Berita / Internasional /
APMI ke Uni Eropa: Koar-Koar Jelekkan Sawit, Tapi Tutup Mata Deforestasi Kedelai
Hamparan hutan Amazon yang berubah jadi ladang kedelai (Foto/TBIJ)
Jakarta, elaeis.co - Asosiasi Planters Muda Indonesia (APMI) menyoroti sikap hipokrit Uni Eropa yang terus menggencarkan kampanye hitam terhadap kelapa sawit Indonesia.
Di balik isu lingkungan dan iklim yang kerap digembar-gemborkan, Eropa disebut tengah memainkan strategi kotor demi melindungi kepentingan ekonomi minyak nabati mereka sendiri seperti rapeseed, bunga matahari, dan kedelai.

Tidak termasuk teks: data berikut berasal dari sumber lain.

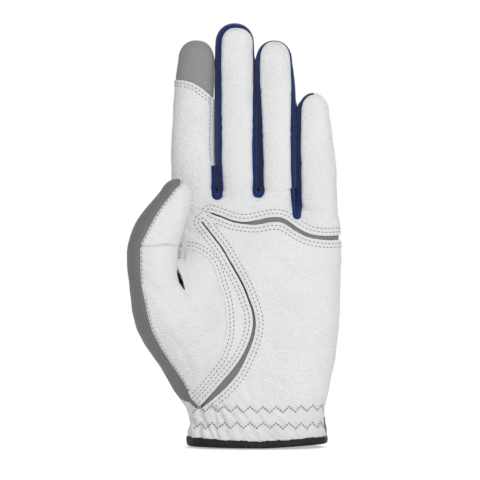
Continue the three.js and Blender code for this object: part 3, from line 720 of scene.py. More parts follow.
def cuts(s):
    """The cuts of the hand's skin, in order: by name, the value whose zero is cut, and where it counts."""
    palm = (s["y"] < 4) & (s["z"] > 17)
    low = s["z"] < THUMB_LEAVE
    left = s["x"] < -12
    return {
        "leave": (s["leave"], s["z"] > 100),
        "rim": (s["rim"], s["z"] < 8),
        "front": (s["front"], (s["x"] > 0) | (s["z"] > THUMB_LEAVE) | (s["z"] < 32)),
        "cuff": (s["cuff"], s["y"] < 4),
        "crease_up": (s["crease"] - s["crease_half"], palm & (s["z"] > 98) & (s["x"] > -30)),
        "crease_down": (s["crease"] + s["crease_half"], palm & (s["z"] > 98) & (s["x"] > -30)),
        "thenar_left": (s["thenar"] - s["thenar_half"], palm & (s["thumb"] < 3)),
        "thenar_right": (s["thenar"] + s["thenar_half"], palm & (s["thumb"] < 3)),
        "hole": (s["hole"], palm & (s["facing"] > -2)),
        "edge": (s["edge"], left & low & (s["facing"] > -2)),
        "back_edge": (s["back_edge"], left & (s["z"] < THUMB_LEAVE + 9) & (s["facing"] < 2)),
        "thumb": (s["z"] - THUMB_LEAVE, left & (s["thumb"] > -2)),
        "tube": (s["tube"], ~low & left & (s["thumb"] > 0)),
        "fold": (s["fold"], left & (s["facing"] > 0) & (np.abs(s["fold"]) < 2)),
        "quirk_gap": (s["quirk_gap"], left & (s["facing"] > -2) & (np.abs(s["quirk"]) < 3) & (s["z"] > 76)
                      & (s["z"] < 94) & (s["y"] < -8)),
        "web": (s["web"], s["z"] > 108),
        "web_middle": (s["web_middle"], (s["web"] < 0) & (s["z"] > 108)),
        "slit": (s["slit"], (s["y"] > 0) & (s["z"] < 70)),
        "slit_edge": (s["slit"] - SLIT["edging"], (s["y"] > 0) & (s["z"] < 70)),
        "knuckle_low": (s["knuckle_low"], (s["y"] > 0) & (s["thumb"] < 0)),
        "knuckle_high": (s["knuckle_high"], (s["y"] > 0) & (s["thumb"] < 0)),
    }


SEAM_LINES = ("crease_up", "crease_down", "thenar_left", "thenar_right", "hole", "edge", "web", "back_edge",
              "slit_edge", "knuckle_low", "knuckle_high", "tube", "front", "fold", "quirk_gap")


HAND_GRID = (-68, -37, -1), (45, 24, 136), 0.95  # low and high corner and pitch of the grid around the hand
SEAM_LEVELS = (0, -0.8, 0.8)  # a seam, and a line on each side of it that holds the turn of its edge


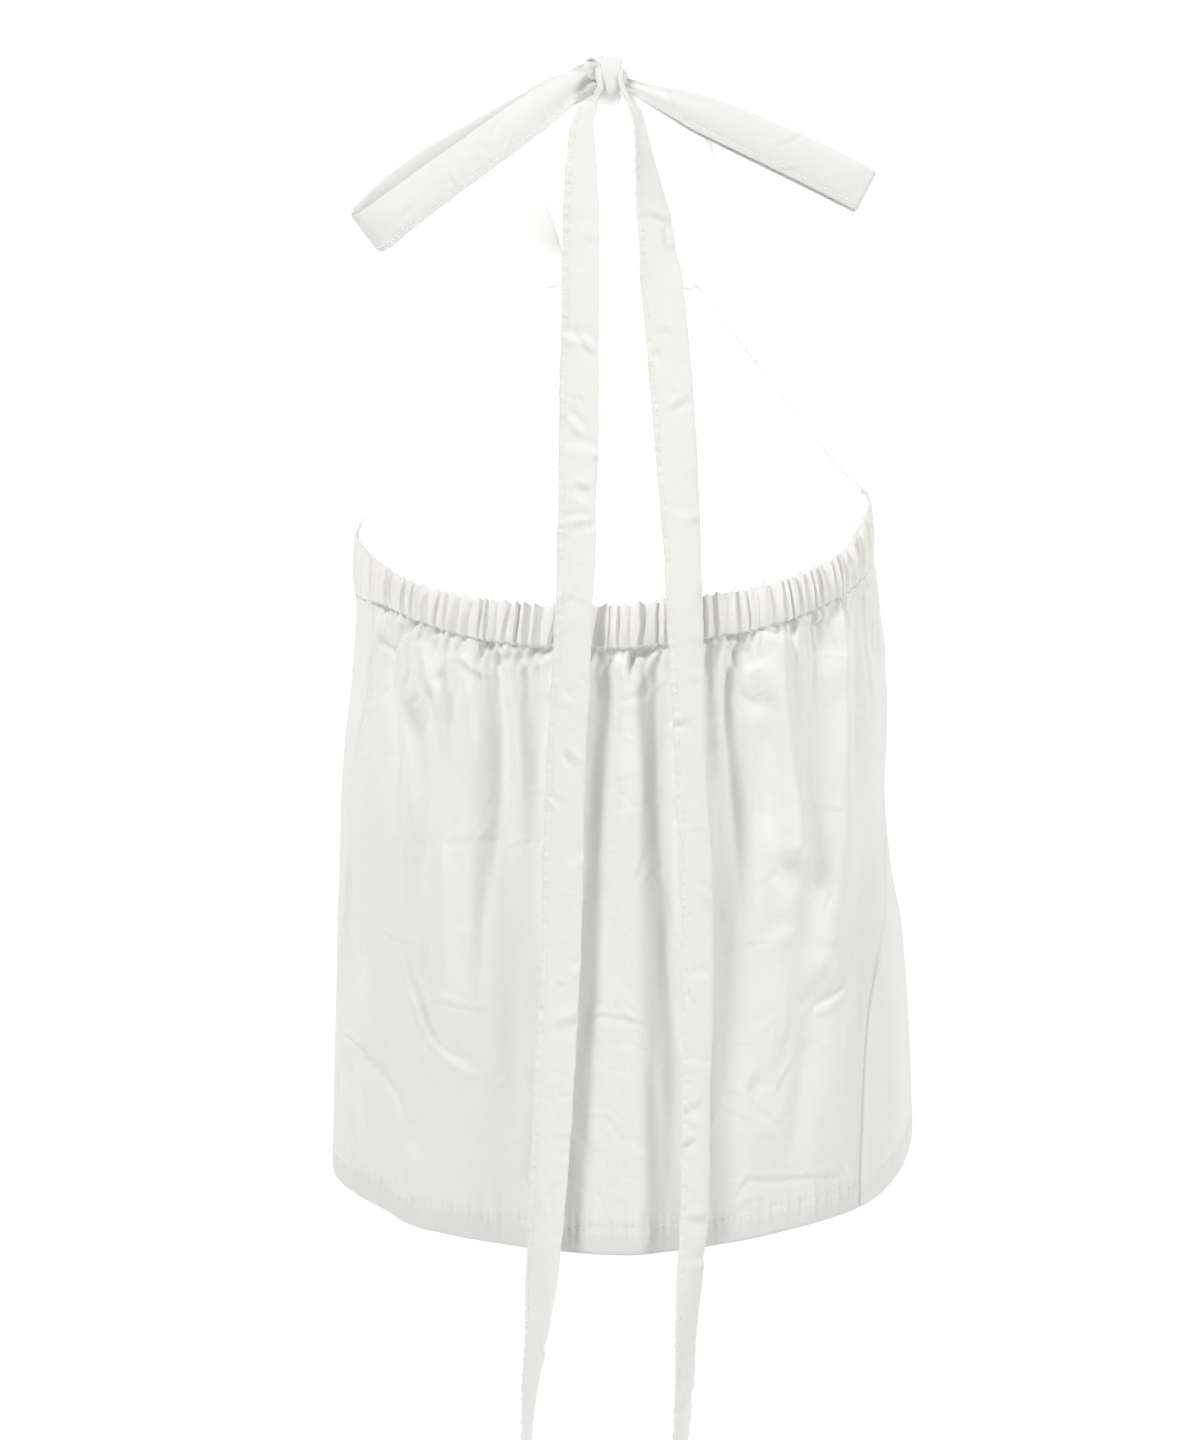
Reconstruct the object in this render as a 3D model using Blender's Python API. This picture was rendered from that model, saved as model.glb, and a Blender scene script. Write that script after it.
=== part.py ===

“Sudah lebih dari dua dekade sawit dijadikan kambing hitam global. Narasinya dibuat seolah sawit perusak bumi, padahal datanya menunjukkan sebaliknya,” tegas Mulyadi, Kepala Departemen Kajian dan Advokasi APMI, Sabtu (25/10).
Menurutnya, kampanye negatif yang dilakukan Uni Eropa hanyalah perang dagang yang dibungkus dengan isu hijau.
Secara ilmiah, kelapa sawit merupakan tanaman minyak paling efisien di dunia. Satu hektar kebun sawit mampu menghasilkan hingga 4 ton minyak mentah, jauh di atas kedelai (0,4 ton), bunga matahari (0,6 ton), dan rapeseed (0,8 ton) per hektar. Artinya, kedelai butuh 10 kali lebih banyak lahan untuk menghasilkan jumlah minyak yang sama.
“Kalau Eropa benar peduli lingkungan, mereka seharusnya mendukung sawit, bukan menyerangnya. Tapi faktanya, sawit dibatasi, sementara kedelai dari Brasil yang menebang Amazon malah diterima dengan tangan terbuka,” sindir Mulyadi.
APMI juga menyoroti kebijakan Renewable Energy Directive II (RED II) yang dikeluarkan Uni Eropa. Dalam aturan itu, sawit dihapus dari daftar bahan bakar berkelanjutan, sementara minyak nabati lain seperti rapeseed dan bunga matahari justru dilindungi.
“Kebijakan ini jelas bukan soal lingkungan, tapi soal ekonomi. Uni Eropa ingin melindungi petani minyak nabatinya sendiri dan membuka pasar bagi kedelai dari Amerika Latin dan AS,” jelas Mulyadi.
Ia menilai langkah Uni Eropa tersebut merupakan bentuk nyata dari standar ganda global, menyalahkan sawit Asia, tapi diam terhadap kerusakan hutan akibat kedelai dan rapeseed di belahan dunia lain.
Berdasarkan data FAO dan riset Science (Poore & Nemecek, 2018), kelapa sawit hanya menggunakan 6% dari total lahan minyak nabati dunia, namun menghasilkan 36% dari total produksi minyak nabati global. Sebaliknya, kedelai menggunakan lebih dari 40% lahan dunia, tetapi hanya menghasilkan 19% minyak.
“Artinya, sawit lebih hemat lahan dan punya jejak karbon lebih rendah. Tapi kenapa sawit yang selalu diserang? Karena efisien, murah, dan mengancam dominasi minyak nabati Barat,” papar Mulyadi.
Ia menegaskan, deforestasi besar-besaran di Amazon dan Cerrado akibat ekspansi kedelai jarang mendapat sorotan media Barat. Sementara sawit di Indonesia sudah menerapkan sertifikasi berkelanjutan RSPO dan ISPO, tetap saja jadi sasaran kampanye hitam.
APMI meminta pemerintah, pelaku industri, dan masyarakat untuk tidak tinggal diam terhadap narasi sesat yang merugikan jutaan petani sawit. “Sawit bukan musuh lingkungan. Dengan tata kelola yang benar, sawit justru bisa jadi solusi energi berkelanjutan dunia,” ujarnya.
Menurut APMI, kampanye negatif Uni Eropa harus dilawan dengan data, diplomasi, dan transparansi. “Cukup sudah sawit dijelek-jelekkan. Saatnya Indonesia bicara lantang dan tunjukkan siapa sebenarnya yang bermain kotor di balik isu hijau,” tutup Mulyadi.